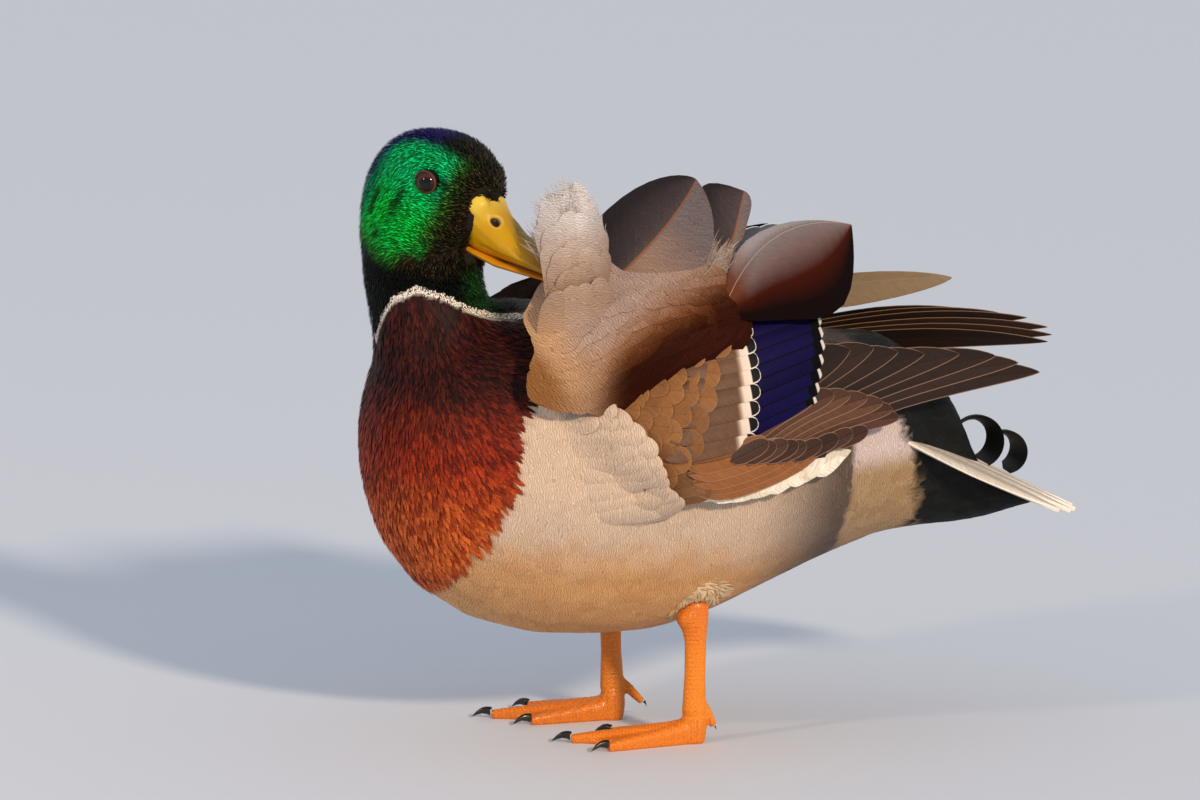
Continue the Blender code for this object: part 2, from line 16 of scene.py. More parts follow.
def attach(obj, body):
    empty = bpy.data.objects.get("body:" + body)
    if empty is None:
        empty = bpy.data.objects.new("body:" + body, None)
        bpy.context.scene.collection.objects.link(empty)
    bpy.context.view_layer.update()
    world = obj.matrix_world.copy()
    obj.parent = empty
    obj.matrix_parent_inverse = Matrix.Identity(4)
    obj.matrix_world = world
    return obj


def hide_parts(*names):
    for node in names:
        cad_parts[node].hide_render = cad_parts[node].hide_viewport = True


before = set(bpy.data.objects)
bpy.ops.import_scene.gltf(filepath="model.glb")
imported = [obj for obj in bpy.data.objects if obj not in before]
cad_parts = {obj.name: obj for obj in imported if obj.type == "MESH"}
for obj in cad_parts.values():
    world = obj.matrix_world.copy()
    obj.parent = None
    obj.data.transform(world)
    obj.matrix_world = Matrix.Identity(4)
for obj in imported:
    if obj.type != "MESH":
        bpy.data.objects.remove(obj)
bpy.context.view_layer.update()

# ---------------------------------------------------------------- measures

MM = 0.001
ORIGIN = np.array((0.5, 0.0, 1.4))
BODY = "root"
LEFT, RIGHT = -1, 1
SIDES = {LEFT: "left", RIGHT: "right"}
DOWN, BACK = np.array((0.0, 0.0, -1.0)), np.array((1.0, 0.0, 0.0))

HEAD_ORIGIN = np.array((-128.7, -5.0, 266.3))
HEAD_TURN, HEAD_DIP = math.radians(-49), math.radians(21)
NECK_AXIS = np.array((-143.0, -2.0))
EYE_RADIUS, EYE_OUT, EYE_DROP = 5.7, 19.6, -1.9
GAZE = math.radians(22)
LID_RADIUS, LID_THICK, LID_CLEAR = 5.1, 0.6, 5.3
NOSTRIL = np.array((33.0, -8.4))

# Each leg's heel, its ankle, the way its toes turn out and the height where its feathers start.
LEGS = {LEFT: ((-22.5, -37.0, 61.5), (-22.5, -33.0, 10.0), math.radians(15), 84.0),
        RIGHT: ((-42.5, 37.0, 61.5), (-42.5, 33.0, 10.0), math.radians(17), 68.0)}

FLESH = ("trunk", "neck", "head", "shank_left", "shank_right")
FACE = ("bill_upper", "bill_lower")
SKIN_VOXEL, SKIN_GROW, SKIN_SMOOTHING = 1.6, 0.6, 40
COAT_DEPTH_HEAD, COAT_DEPTH_BODY = 0.4, 1.4
COAT_CAMBER = 0.12
PATCH = 0.003

# A feather's outline: where it starts to narrow, how its tip is rounded, and how soon its root widens.
FINE = dict(shoulder=0.3, square=1.6, fall=0.8)
LEAF = dict(shoulder=0.5)
POINTED = dict(shoulder=0.5, square=1.7, fall=0.7, root=0.15)
BLUNT = dict(shoulder=0.7, square=2.2, fall=0.5, root=0.2)
ROUNDED = dict(shoulder=0.62, square=2.2, fall=0.5, root=0.2)
SQUARED = dict(shoulder=0.86, square=3.0, fall=0.5, root=0.2)
SILKY = dict(shoulder=0.4, square=1.6, fall=0.8, root=0.3)

RIGHT_WING_SHIFT = np.array((16.0, 0.0, 12.0))
UNSHIFTED = np.zeros(3)
# The small coverts' rows: feather length, half width, count and the line of their tips in x and z.
COVERT_ROWS = ((18, 7.0, 7, ((-21, 193), (-29, 171), (-36, 151), (-46, 137))),
               (17, 6.6, 6, ((-31, 190), (-39, 169), (-48, 146))),
               (15, 6.0, 6, ((-40, 187), (-47, 170), (-54, 151))),
               (15, 5.2, 5, ((-48, 184), (-56, 168), (-60, 156))),
               (9, 4.6, 4, ((-57, 179), (-63, 166))))
# The shoulder feathers' lower and upper limits in x and z.
SCAPULAR_LOW = {LEFT: ((-111, 184), (-104, 177), (-94, 165), (-82, 165), (-70, 174), (-54, 185),
                       (-37, 192), (-20, 197), (-10, 199)),
                RIGHT: ((-114, 160), (-96, 158), (-78, 158), (-60, 162), (-42, 166), (-22, 171),
                        (0, 177), (20, 182), (36, 185))}
SCAPULAR_HIGH = {LEFT: ((-105, 202), (-98, 214), (-91, 220), (-79, 223), (-64, 226), (-48, 228),
                        (-34, 228), (-20, 226), (-10, 224)),
                 RIGHT: ((-104, 188), (-96, 195), (-84, 199), (-70, 204), (-56, 208), (-38, 211),
                         (-14, 211), (12, 208), (36, 203))}
SCAPULAR_LEVELS = (0.1, 0.28, 0.46, 0.64, 0.82, 0.96)
# The raised tuft's rows: height of the roots and tips, how far they stand out, and the rise of the tips.
TUFT_ROWS = ((224, 265, -0.6, 1.0), (214, 255, -1.6, 2.4), (204, 243, -5.0, 6.0), (196, 232, -7.0, 8.5))
# The flank feathers that lap over the wing: how far each row starts forward, and its rise.
LAP_ROWS = ((0.0, 13.0), (7.0, 11.0), (14.0, 8.5))
LAP_ROOTS = np.array([(-94, 166), (-84, 152), (-80, 138), (-76, 126), (-70, 116)], float)
LAP_TIPS = np.array([(-74, 169), (-60, 153), (-53, 139), (-51, 129), (-42, 122)], float)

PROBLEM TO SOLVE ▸
Output the full listing exactly as it stands.

RESPONSE TO THE TASK ▸
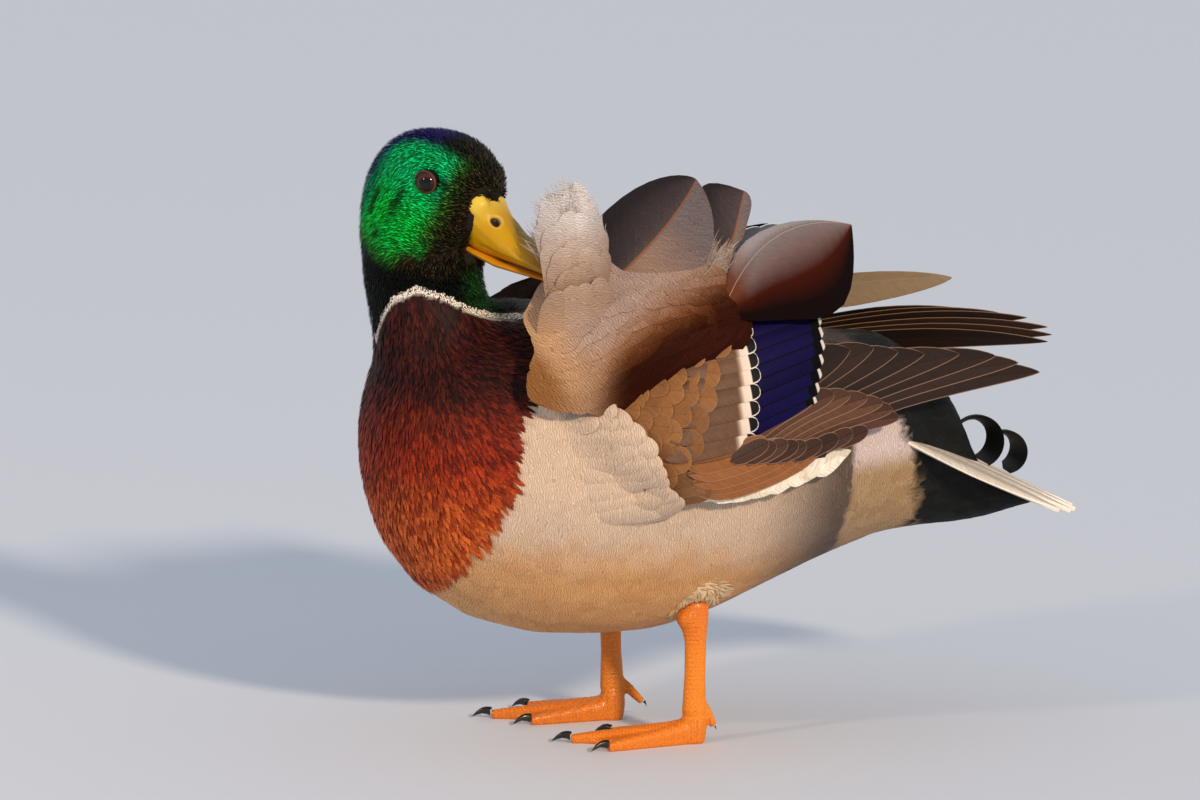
Continue the Blender code for this object: part 2, from line 16 of scene.py. More parts follow.
def attach(obj, body):
    empty = bpy.data.objects.get("body:" + body)
    if empty is None:
        empty = bpy.data.objects.new("body:" + body, None)
        bpy.context.scene.collection.objects.link(empty)
    bpy.context.view_layer.update()
    world = obj.matrix_world.copy()
    obj.parent = empty
    obj.matrix_parent_inverse = Matrix.Identity(4)
    obj.matrix_world = world
    return obj


def hide_parts(*names):
    for node in names:
        cad_parts[node].hide_render = cad_parts[node].hide_viewport = True


before = set(bpy.data.objects)
bpy.ops.import_scene.gltf(filepath="model.glb")
imported = [obj for obj in bpy.data.objects if obj not in before]
cad_parts = {obj.name: obj for obj in imported if obj.type == "MESH"}
for obj in cad_parts.values():
    world = obj.matrix_world.copy()
    obj.parent = None
    obj.data.transform(world)
    obj.matrix_world = Matrix.Identity(4)
for obj in imported:
    if obj.type != "MESH":
        bpy.data.objects.remove(obj)
bpy.context.view_layer.update()

# ---------------------------------------------------------------- measures

MM = 0.001
ORIGIN = np.array((0.5, 0.0, 1.4))
BODY = "root"
LEFT, RIGHT = -1, 1
SIDES = {LEFT: "left", RIGHT: "right"}
DOWN, BACK = np.array((0.0, 0.0, -1.0)), np.array((1.0, 0.0, 0.0))

HEAD_ORIGIN = np.array((-128.7, -5.0, 266.3))
HEAD_TURN, HEAD_DIP = math.radians(-49), math.radians(21)
NECK_AXIS = np.array((-143.0, -2.0))
EYE_RADIUS, EYE_OUT, EYE_DROP = 5.7, 19.6, -1.9
GAZE = math.radians(22)
LID_RADIUS, LID_THICK, LID_CLEAR = 5.1, 0.6, 5.3
NOSTRIL = np.array((33.0, -8.4))

# Each leg's heel, its ankle, the way its toes turn out and the height where its feathers start.
LEGS = {LEFT: ((-22.5, -37.0, 61.5), (-22.5, -33.0, 10.0), math.radians(15), 84.0),
        RIGHT: ((-42.5, 37.0, 61.5), (-42.5, 33.0, 10.0), math.radians(17), 68.0)}

FLESH = ("trunk", "neck", "head", "shank_left", "shank_right")
FACE = ("bill_upper", "bill_lower")
SKIN_VOXEL, SKIN_GROW, SKIN_SMOOTHING = 1.6, 0.6, 40
COAT_DEPTH_HEAD, COAT_DEPTH_BODY = 0.4, 1.4
COAT_CAMBER = 0.12
PATCH = 0.003

# A feather's outline: where it starts to narrow, how its tip is rounded, and how soon its root widens.
FINE = dict(shoulder=0.3, square=1.6, fall=0.8)
LEAF = dict(shoulder=0.5)
POINTED = dict(shoulder=0.5, square=1.7, fall=0.7, root=0.15)
BLUNT = dict(shoulder=0.7, square=2.2, fall=0.5, root=0.2)
ROUNDED = dict(shoulder=0.62, square=2.2, fall=0.5, root=0.2)
SQUARED = dict(shoulder=0.86, square=3.0, fall=0.5, root=0.2)
SILKY = dict(shoulder=0.4, square=1.6, fall=0.8, root=0.3)

RIGHT_WING_SHIFT = np.array((16.0, 0.0, 12.0))
UNSHIFTED = np.zeros(3)
# The small coverts' rows: feather length, half width, count and the line of their tips in x and z.
COVERT_ROWS = ((18, 7.0, 7, ((-21, 193), (-29, 171), (-36, 151), (-46, 137))),
               (17, 6.6, 6, ((-31, 190), (-39, 169), (-48, 146))),
               (15, 6.0, 6, ((-40, 187), (-47, 170), (-54, 151))),
               (15, 5.2, 5, ((-48, 184), (-56, 168), (-60, 156))),
               (9, 4.6, 4, ((-57, 179), (-63, 166))))
# The shoulder feathers' lower and upper limits in x and z.
SCAPULAR_LOW = {LEFT: ((-111, 184), (-104, 177), (-94, 165), (-82, 165), (-70, 174), (-54, 185),
                       (-37, 192), (-20, 197), (-10, 199)),
                RIGHT: ((-114, 160), (-96, 158), (-78, 158), (-60, 162), (-42, 166), (-22, 171),
                        (0, 177), (20, 182), (36, 185))}
SCAPULAR_HIGH = {LEFT: ((-105, 202), (-98, 214), (-91, 220), (-79, 223), (-64, 226), (-48, 228),
                        (-34, 228), (-20, 226), (-10, 224)),
                 RIGHT: ((-104, 188), (-96, 195), (-84, 199), (-70, 204), (-56, 208), (-38, 211),
                         (-14, 211), (12, 208), (36, 203))}
SCAPULAR_LEVELS = (0.1, 0.28, 0.46, 0.64, 0.82, 0.96)
# The raised tuft's rows: height of the roots and tips, how far they stand out, and the rise of the tips.
TUFT_ROWS = ((224, 265, -0.6, 1.0), (214, 255, -1.6, 2.4), (204, 243, -5.0, 6.0), (196, 232, -7.0, 8.5))
# The flank feathers that lap over the wing: how far each row starts forward, and its rise.
LAP_ROWS = ((0.0, 13.0), (7.0, 11.0), (14.0, 8.5))
LAP_ROOTS = np.array([(-94, 166), (-84, 152), (-80, 138), (-76, 126), (-70, 116)], float)
LAP_TIPS = np.array([(-74, 169), (-60, 153), (-53, 139), (-51, 129), (-42, 122)], float)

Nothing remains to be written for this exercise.